A potential source of trouble is NCONC.
nconc is destructively modifying the first list. If that is unwanted, use APPEND instead.
A second source of problem with NCONC is the use of literal lists.
Example:
(defun foo (bar) (let ((l '(1 2 3))) ...))
Here '(1 2 3) is a literal list. The effects of destructively modifying such a list is undefined in Common Lisp. Thus it should be avoided. What to do instead?
cons the list: (list 1 2 3)
copy the literal list: (copy-list l)
use non destructive operations (APPEND instead of NCONC, ...)

My Lisp is quite rusty, but I don't see any backtracking there... and I think you cannot just start putting numbers randomly and expect that they will make a proper sudoku game.
It seems that the list is nil because there are no possible options and thus is not created. You should handle that.

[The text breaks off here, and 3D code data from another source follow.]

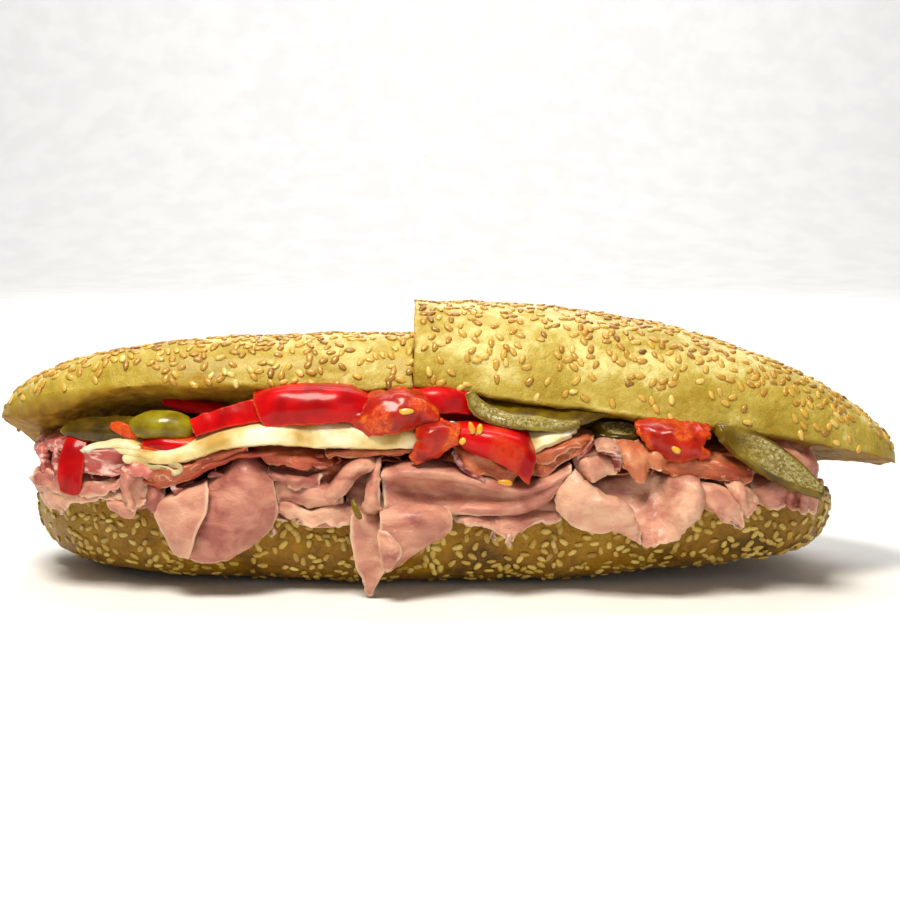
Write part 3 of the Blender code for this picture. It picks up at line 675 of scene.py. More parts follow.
@dataclass
class Bread:
    """One part of the roll, with browned crust and open crumb.

    Attributes:
        node: The CAD node it stands for.
        bake: How brown the crust is, from 0 to 1.
        crumb_faces: 1 if its crumb looks up, -1 if down.
        cut_end: 1 or -1 for a part that is cut across and looks that way along X there, else 0.
        shade: Painted shade down a lid's sides: how much darker they are than its crown.
        sag: How far its left end droops onto the filling, in millimetres.
    """

    node: str
    bake: float
    crumb_faces: int
    cut_end: int = 0
    shade: float = 0.22
    sag: float = 0.0

    LUMPS = ((26.0, 1.0), (9.0, 0.5), (3.2, 0.2))  # size and depth of the dough's unevenness
    CRUMB_LUMPS = ((7.0, 0.8), (2.4, 0.45))
    SOOT = 0.26  # how much darker the roll's underside is: partly its own deeper bake, partly painted shade
    MOTTLE, MOTTLE_SIZE = 0.12, 30.0  # how unevenly it browns
    CRUMB_LOOKS = 0.85  # how straight crumb must look up or down to be counted as cut
    CRUMB_BLEND = (0.45, 0.7)  # from crust to crumb, by how near a surface is to the cut's direction
    CUT_BLEND = (0.75, 0.95)  # from crust to the cut across, by how near it is to along the roll
    DROOP_IN, DROOP_OUT = (-138.0, -126.0), (-92.0, -120.0)  # where along X the lid's end droops
    DROOP_LOOKS = (0.2, -0.4)  # its underside droops and its crown doesn't
    UNDERSIDE, LID_SIDES = (0.3, -0.6), (0.75, -0.1)  # darker crust by how far it looks down: on the underside partly a deeper bake and partly painted shade, down a lid's sides painted shade

    def crumb_share(self, fine: FineMesh) -> np.ndarray:
        """1 where a point is on cut crumb and 0 on crust."""
        toward = fine.normals[:, 2] * self.crumb_faces
        flat = fine.normals[toward > self.CRUMB_LOOKS].mean(axis=0)
        share = smooth_step(*self.CRUMB_BLEND, fine.normals @ (flat / np.linalg.norm(flat)))
        if self.cut_end:
            share = np.maximum(share, smooth_step(*self.CUT_BLEND, fine.normals[:, 0] * self.cut_end))
        return share

    def build(self) -> bpy.types.Object:
        """Builds and dresses the part.

        Returns:
            The piece.
        """
        fine = FineMesh(self.node, crease=0.55, sharp=50.0)
        crumb = self.crumb_share(fine)
        origin = Vector((self.bake * 7, self.cut_end * 3.1, 1.7))
        for lumps, share in ((self.LUMPS, 1.0 - crumb), (self.CRUMB_LUMPS, crumb)):
            for size, depth in lumps:
                swell = drift(fine.points, size, origin)[:, 0] * depth
                fine.points += fine.normals * (swell * share)[:, None]
        along = fine.points[:, 0]
        droop = smooth_step(*self.DROOP_IN, along) * smooth_step(*self.DROOP_OUT, along)
        fine.points[:, 2] -= self.sag * droop * smooth_step(*self.DROOP_LOOKS, fine.normals[:, 2])
        fine.points[:, 2] = np.maximum(fine.points[:, 2], 0.0)
        fine.write()
        # painted shade together with the underside's deeper bake: the base darkens as it looks down
        low = smooth_step(*self.UNDERSIDE, fine.normals[:, 2]) * self.SOOT
        # a lid gets painted shade down its sides instead, which leaves its crown paler
        if self.crumb_faces < 0:
            low = smooth_step(*self.LID_SIDES, fine.normals[:, 2]) * self.shade
        mottle = self.MOTTLE * drift(fine.points, self.MOTTLE_SIZE, origin)[:, 1]
        fine.keep("crumb", crumb)
        # the cut ends keep the crumb's own pale colour; the rest of the crumb gets painted shade
        fine.keep("fresh", smooth_step(*self.CUT_BLEND, fine.normals[:, 0] * self.cut_end))
        # bake also carries the painted shade of the underside and of the lids' sides
        fine.keep("bake", self.bake + low + mottle)
        return fine.place(self.node.replace("roll_", "bread_"), Food.BREAD, "crust")


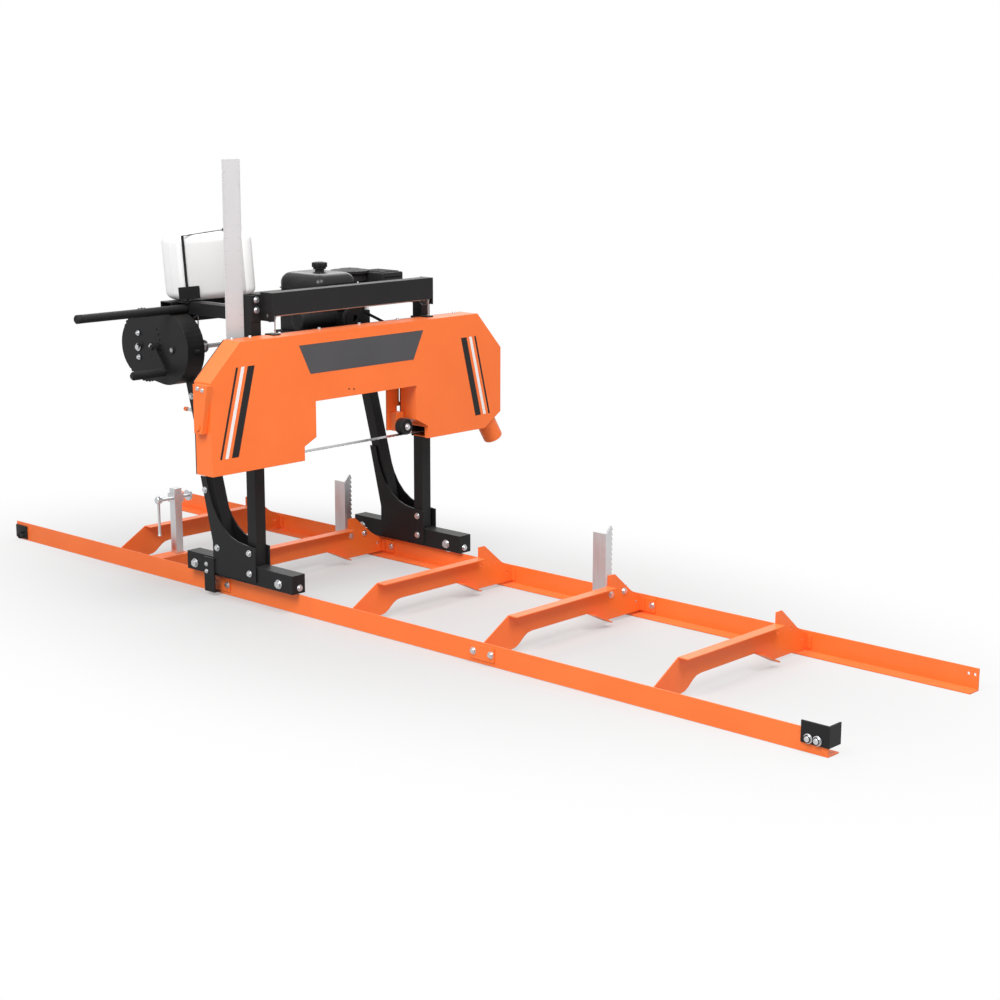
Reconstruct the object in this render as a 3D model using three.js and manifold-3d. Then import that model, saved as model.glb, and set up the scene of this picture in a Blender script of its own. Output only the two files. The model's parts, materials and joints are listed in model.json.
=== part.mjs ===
// Portable band sawmill: a rail bed on the ground, a carriage that rolls along it and a saw head that
// rises and falls on the carriage's two posts. Millimetres, +Z up, +X along the rails.
import * as THREE from 'three';
import { mergeVertices } from 'three/addons/utils/BufferGeometryUtils.js';
import Module from 'manifold-3d';

const wasm = await Module();
wasm.setup();

// Shared clearances: seat is left between neighbours, run round turning shafts, sink joins welded
// pieces and overrun carries each cut past its face
const seat = 0.3;
const run = 0.4;
const sink = 0.5;
const overrun = 2;
const half = 0.5;

// Bed
const rail = { section: 1471, count: 3, gauge: 940, height: 80, flange: 60, wall: 5, hole: 6, holeInset: 15,
  holePitch: 25, holeDrop: 24 };
const bunk = { wall: 4, flange: 44, tab: 22, top: 150, foot: 17, waist: 66, flatStart: 151, flatEnd: 726,
  frontTop: 66, rearTop: 70, noseEnd: 763, noseTop: 192, shoulderY: 864, shoulderZ: 108, sCurveStart: 165,
  sCurveEnd: 280, rearWaist: 596, rearFoot: 700, middleOffset: 765, spliceOffset: -14, hole: 6, holeZ: 114,
  holeNear: 741, holeFar: 820, rearHoleY: 899, rearHoleZ: 56 };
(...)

This is not a proper answer, but I did fix the indentation to make the code a bit more legible to myself and other answerers:
(loop for e in entries do
(if (and (not (member e sub)) (not (member e col)))
(progn (setq choices (nconc choices (list e)))
(print choices) ))
(if (= (length choices) 1) (setq pick (car choices))
(if (not (=(length choices) 0))
(setq pick (nth (random (+ 0 (length choices))) choices))))
Questions:
Is entries a list of lists? Does each list represent a row?
What are the values 'sub' and 'col' set to?